AVAILABLE DATA:

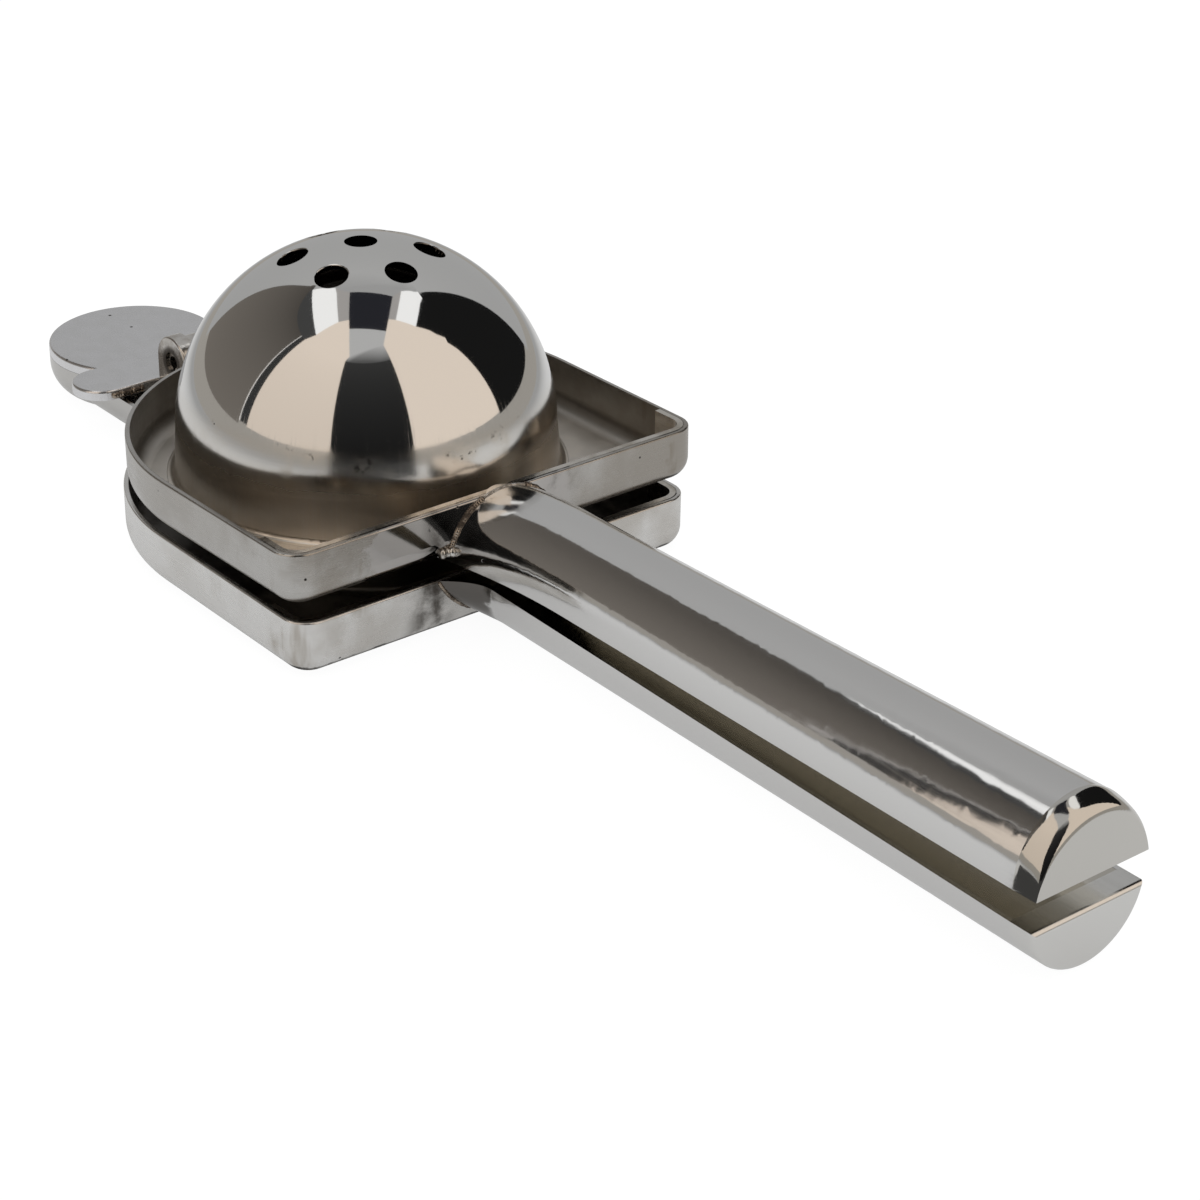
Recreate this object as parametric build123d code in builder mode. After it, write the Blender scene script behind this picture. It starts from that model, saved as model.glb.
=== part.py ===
from build123d import *
from math import cos, radians, sin
import os

os.makedirs("parts", exist_ok=True)

# Hinged lemon squeezer in stainless sheet, lying on its press half.
# Millimetres. +X runs from the hinge to the grips, +Z up. The origin is under the middle of
# the length, in the plane that the press half lies on. Lengths along X are measured from the
# axis of the domes.

# ---------------------------------------------------------------- driving dimensions
SHEET = 0.9                    # wall of every pressed or folded sheet piece
WELD_GAP = 0.05                # between two sheet pieces that are welded together

# the two D-shaped pans: the press pan is narrower and reaches further back
STRAINER_PAN_HALF_WIDTH = 43.6  # outer half width, also the radius of the round back
STRAINER_PAN_ARC_X = 1.5        # centre of the round back
PRESS_PAN_HALF_WIDTH = 42.2
PRESS_PAN_ARC_X = -3.0
PAN_FRONT = 40.4               # outer face of the straight front wall
PAN_CORNER_RADIUS = 5.0        # outer radius of the two front corners, seen from above
PAN_BOTTOM_RADIUS = 4.0        # outer radius between floor and wall
PRESS_DEPTH = 10.4
STRAINER_DEPTH = 10.0
RIM_ROUNDING = 0.35            # of the outer edge of a pan's rim
STRIP_HEIGHT = 5.5             # stiffening strip inside the front wall
STRIP_THICKNESS = 1.1
STRIP_WRAP = 10.0              # how far the strip runs back round each front corner

# the two domes
STRAINER_DOME_RADIUS = 34.0    # outside of the perforated bowl
STRAINER_DOME_DROP = 1.0       # centre of the bowl's sphere below the rim of its pan
STRAINER_DOME_FLARE = 0.6      # how much wider the bowl's skirt is at the floor
DOME_FOOT = 1.3                # how far the foot of a dome turns out into the floor
DOME_FOOT_RADIUS = 1.0         # between the foot and the skirt
PEEL_ROOM = 6.8                # room for the squeezed peel between press dome and bowl
HOLE_RADIUS = 2.9
HOLE_RING_ANGLE = 20.7         # degrees from the bowl's axis to the ring of holes
RING_HOLES = 6
HOLE_ROUNDING = 0.25           # of the outer edge of a hole

# the two grips
GRIP_END = 176.7               # outer face of the end caps
GRIP_ROOT_HALF_WIDTH = 8.6
GRIP_END_HALF_WIDTH = 11.5
STRAINER_GRIP_HEIGHT = 12.0
PRESS_GRIP_HEIGHT = 9.8
STRAINER_FLARE_LENGTH = 27.7   # from the pan wall to the end of the flared root
CAP_LENGTH = 4.6
STRAINER_CAP_DROP = 2.5        # how much lower the crest of its end face is
PRESS_CAP_ROUNDING = 0.8
CAP_SECTIONS = 5               # sections that shape the strainer's cap
STRAINER_ROOT_FLARE = 3.0      # extra half width of the strainer's grip at the pan wall
STRAINER_ROOT_DIP = 1.4        # how much lower its crest is at the pan wall
PRESS_ROOT_FLARE = 5.4
PRESS_ROOT_DIP = 1.0
PRESS_FLARE_LENGTH = 8.0
ROOT_SECTIONS = 5              # sections that shape each flared root

# the tail behind the press pan
TAIL_RADIUS = 16.6
NECK_STEP = 1.2                # how much narrower the neck is than the disc, on each side
TAIL_CENTRE_X = -81.0
TAIL_BOTTOM_RADIUS = 6.5
TAIL_PLATE_THICKNESS = 2.0
TAIL_PLATE_ROUNDING = 0.6      # of its upper edge
BAR_WIDTH = 11.4               # of the bar that the plate forms across the front of its disc
BAR_OVERHANG = 4.9             # how far each round end stands out beyond the disc

# the hinge
HINGE_X = -55.8
HINGE_ABOVE_STRAINER_FLOOR = 3.6
PIN_RADIUS = 2.05
PIN_WALL = 0.8                 # the pin is a slotted spring pin rolled from strip
PIN_SLOT = 0.7
PIN_RECESS = 0.5               # from the outer face of an ear to the end of the pin
BEARING_CLEARANCE = 0.05       # radial, between the pin and the turning knuckle
EAR_RADIUS = 5.1
EAR_THICKNESS = 3.0
EAR_ROUNDING = 0.4             # of the edge of its outer face
HINGE_HALF_WIDTH = 6.6         # to the outer face of an ear
KNUCKLE_RADIUS = 4.4
KNUCKLE_SIDE_CLEARANCE = 0.15
ARM_THICKNESS = 4.0
HEEL_WALL = 1.6                # of the arm's heel in front of the barrel
STOP_CLEARANCE = 0.1           # between the heel and the tail plate when the squeezer is shut

# how the two halves lie
HALF_GAP = 1.2                 # between strainer floor and press rim if they were parallel
SHUT_ANGLE = 1.03              # degrees between the halves when the squeezer is shut

# ---------------------------------------------------------------- derived values
hinge_height = PRESS_DEPTH + HALF_GAP + HINGE_ABOVE_STRAINER_FLOOR
bowl_inner_radius = STRAINER_DOME_RADIUS - SHEET
press_dome_radius = bowl_inner_radius - PEEL_ROOM
bowl_base_radius = STRAINER_DOME_RADIUS + STRAINER_DOME_FLARE + DOME_FOOT
press_dome_base_radius = press_dome_radius + DOME_FOOT
# were the halves parallel, the two domes would have the same centre
press_dome_centre = PRESS_DEPTH + HALF_GAP + STRAINER_DEPTH - STRAINER_DOME_DROP
dome_x = -(GRIP_END + TAIL_CENTRE_X - TAIL_RADIUS) / 2
bar_front = HINGE_X - EAR_RADIUS - WELD_GAP
neck_half_width = TAIL_RADIUS - NECK_STEP
knuckle_half_length = HINGE_HALF_WIDTH - EAR_THICKNESS - KNUCKLE_SIDE_CLEARANCE
knuckle_seat_radius = KNUCKLE_RADIUS + WELD_GAP

# ---------------------------------------------------------------- frames of the two halves
# Each frame has its origin on the dome axis in the plane of the pan's rim, x towards the
# grip and z out of the pan.
press_rim = Plane(origin=(dome_x, 0, PRESS_DEPTH), x_dir=(1, 0, 0), z_dir=(0, 0, 1))

opening_cos = cos(radians(SHUT_ANGLE))
opening_sin = sin(radians(SHUT_ANGLE))
rim_above_hinge = STRAINER_DEPTH - HINGE_ABOVE_STRAINER_FLOOR
strainer_rim = Plane(
    origin=(
        dome_x + HINGE_X - HINGE_X * opening_cos - rim_above_hinge * opening_sin,
        0,
        hinge_height - HINGE_X * opening_sin + rim_above_hinge * opening_cos,
    ),
    x_dir=(opening_cos, 0, opening_sin),
    z_dir=(-opening_sin, 0, opening_cos),
)


def at(frame, x, y, z):
    """The point that has these coordinates in the frame of a half."""
    return frame.from_local_coords(Vector(x, y, z))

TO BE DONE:
Extract all of the data shown above without alteration.

SOLUTION:
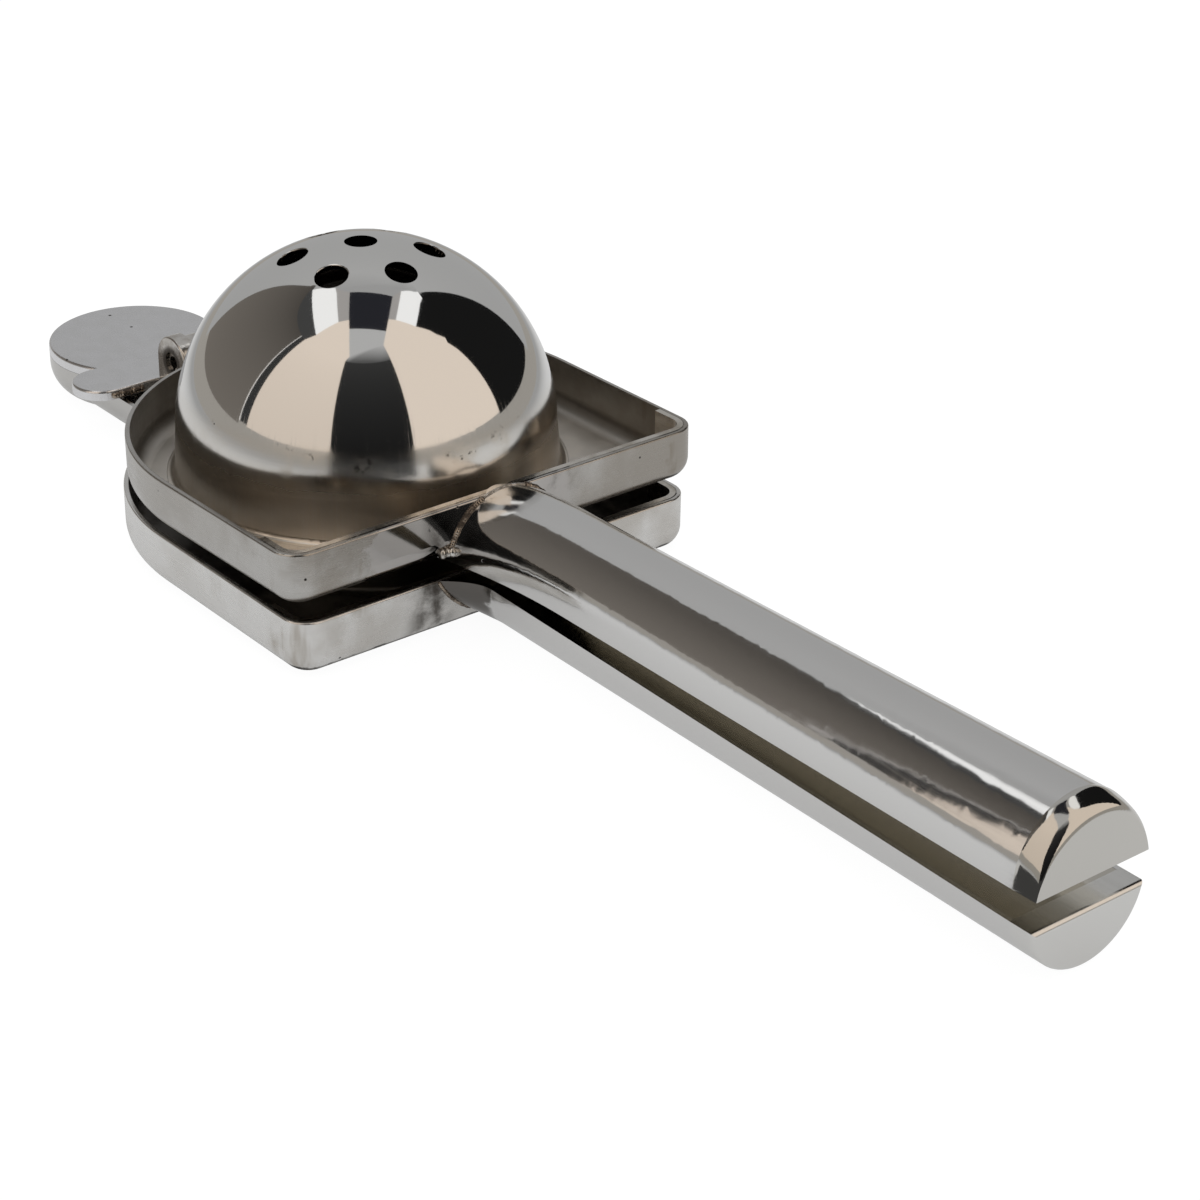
Recreate this object as parametric build123d code in builder mode. After it, write the Blender scene script behind this picture. It starts from that model, saved as model.glb.
=== part.py ===
from build123d import *
from math import cos, radians, sin
import os

os.makedirs("parts", exist_ok=True)

# Hinged lemon squeezer in stainless sheet, lying on its press half.
# Millimetres. +X runs from the hinge to the grips, +Z up. The origin is under the middle of
# the length, in the plane that the press half lies on. Lengths along X are measured from the
# axis of the domes.

# ---------------------------------------------------------------- driving dimensions
SHEET = 0.9                    # wall of every pressed or folded sheet piece
WELD_GAP = 0.05                # between two sheet pieces that are welded together

# the two D-shaped pans: the press pan is narrower and reaches further back
STRAINER_PAN_HALF_WIDTH = 43.6  # outer half width, also the radius of the round back
STRAINER_PAN_ARC_X = 1.5        # centre of the round back
PRESS_PAN_HALF_WIDTH = 42.2
PRESS_PAN_ARC_X = -3.0
PAN_FRONT = 40.4               # outer face of the straight front wall
PAN_CORNER_RADIUS = 5.0        # outer radius of the two front corners, seen from above
PAN_BOTTOM_RADIUS = 4.0        # outer radius between floor and wall
PRESS_DEPTH = 10.4
STRAINER_DEPTH = 10.0
RIM_ROUNDING = 0.35            # of the outer edge of a pan's rim
STRIP_HEIGHT = 5.5             # stiffening strip inside the front wall
STRIP_THICKNESS = 1.1
STRIP_WRAP = 10.0              # how far the strip runs back round each front corner

# the two domes
STRAINER_DOME_RADIUS = 34.0    # outside of the perforated bowl
STRAINER_DOME_DROP = 1.0       # centre of the bowl's sphere below the rim of its pan
STRAINER_DOME_FLARE = 0.6      # how much wider the bowl's skirt is at the floor
DOME_FOOT = 1.3                # how far the foot of a dome turns out into the floor
DOME_FOOT_RADIUS = 1.0         # between the foot and the skirt
PEEL_ROOM = 6.8                # room for the squeezed peel between press dome and bowl
HOLE_RADIUS = 2.9
HOLE_RING_ANGLE = 20.7         # degrees from the bowl's axis to the ring of holes
RING_HOLES = 6
HOLE_ROUNDING = 0.25           # of the outer edge of a hole

# the two grips
GRIP_END = 176.7               # outer face of the end caps
GRIP_ROOT_HALF_WIDTH = 8.6
GRIP_END_HALF_WIDTH = 11.5
STRAINER_GRIP_HEIGHT = 12.0
PRESS_GRIP_HEIGHT = 9.8
STRAINER_FLARE_LENGTH = 27.7   # from the pan wall to the end of the flared root
CAP_LENGTH = 4.6
STRAINER_CAP_DROP = 2.5        # how much lower the crest of its end face is
PRESS_CAP_ROUNDING = 0.8
CAP_SECTIONS = 5               # sections that shape the strainer's cap
STRAINER_ROOT_FLARE = 3.0      # extra half width of the strainer's grip at the pan wall
STRAINER_ROOT_DIP = 1.4        # how much lower its crest is at the pan wall
PRESS_ROOT_FLARE = 5.4
PRESS_ROOT_DIP = 1.0
PRESS_FLARE_LENGTH = 8.0
ROOT_SECTIONS = 5              # sections that shape each flared root

# the tail behind the press pan
TAIL_RADIUS = 16.6
NECK_STEP = 1.2                # how much narrower the neck is than the disc, on each side
TAIL_CENTRE_X = -81.0
TAIL_BOTTOM_RADIUS = 6.5
TAIL_PLATE_THICKNESS = 2.0
TAIL_PLATE_ROUNDING = 0.6      # of its upper edge
BAR_WIDTH = 11.4               # of the bar that the plate forms across the front of its disc
BAR_OVERHANG = 4.9             # how far each round end stands out beyond the disc

# the hinge
HINGE_X = -55.8
HINGE_ABOVE_STRAINER_FLOOR = 3.6
PIN_RADIUS = 2.05
PIN_WALL = 0.8                 # the pin is a slotted spring pin rolled from strip
PIN_SLOT = 0.7
PIN_RECESS = 0.5               # from the outer face of an ear to the end of the pin
BEARING_CLEARANCE = 0.05       # radial, between the pin and the turning knuckle
EAR_RADIUS = 5.1
EAR_THICKNESS = 3.0
EAR_ROUNDING = 0.4             # of the edge of its outer face
HINGE_HALF_WIDTH = 6.6         # to the outer face of an ear
KNUCKLE_RADIUS = 4.4
KNUCKLE_SIDE_CLEARANCE = 0.15
ARM_THICKNESS = 4.0
HEEL_WALL = 1.6                # of the arm's heel in front of the barrel
STOP_CLEARANCE = 0.1           # between the heel and the tail plate when the squeezer is shut

# how the two halves lie
HALF_GAP = 1.2                 # between strainer floor and press rim if they were parallel
SHUT_ANGLE = 1.03              # degrees between the halves when the squeezer is shut

# ---------------------------------------------------------------- derived values
hinge_height = PRESS_DEPTH + HALF_GAP + HINGE_ABOVE_STRAINER_FLOOR
bowl_inner_radius = STRAINER_DOME_RADIUS - SHEET
press_dome_radius = bowl_inner_radius - PEEL_ROOM
bowl_base_radius = STRAINER_DOME_RADIUS + STRAINER_DOME_FLARE + DOME_FOOT
press_dome_base_radius = press_dome_radius + DOME_FOOT
# were the halves parallel, the two domes would have the same centre
press_dome_centre = PRESS_DEPTH + HALF_GAP + STRAINER_DEPTH - STRAINER_DOME_DROP
dome_x = -(GRIP_END + TAIL_CENTRE_X - TAIL_RADIUS) / 2
bar_front = HINGE_X - EAR_RADIUS - WELD_GAP
neck_half_width = TAIL_RADIUS - NECK_STEP
knuckle_half_length = HINGE_HALF_WIDTH - EAR_THICKNESS - KNUCKLE_SIDE_CLEARANCE
knuckle_seat_radius = KNUCKLE_RADIUS + WELD_GAP

# ---------------------------------------------------------------- frames of the two halves
# Each frame has its origin on the dome axis in the plane of the pan's rim, x towards the
# grip and z out of the pan.
press_rim = Plane(origin=(dome_x, 0, PRESS_DEPTH), x_dir=(1, 0, 0), z_dir=(0, 0, 1))

opening_cos = cos(radians(SHUT_ANGLE))
opening_sin = sin(radians(SHUT_ANGLE))
rim_above_hinge = STRAINER_DEPTH - HINGE_ABOVE_STRAINER_FLOOR
strainer_rim = Plane(
    origin=(
        dome_x + HINGE_X - HINGE_X * opening_cos - rim_above_hinge * opening_sin,
        0,
        hinge_height - HINGE_X * opening_sin + rim_above_hinge * opening_cos,
    ),
    x_dir=(opening_cos, 0, opening_sin),
    z_dir=(-opening_sin, 0, opening_cos),
)


def at(frame, x, y, z):
    """The point that has these coordinates in the frame of a half."""
    return frame.from_local_coords(Vector(x, y, z))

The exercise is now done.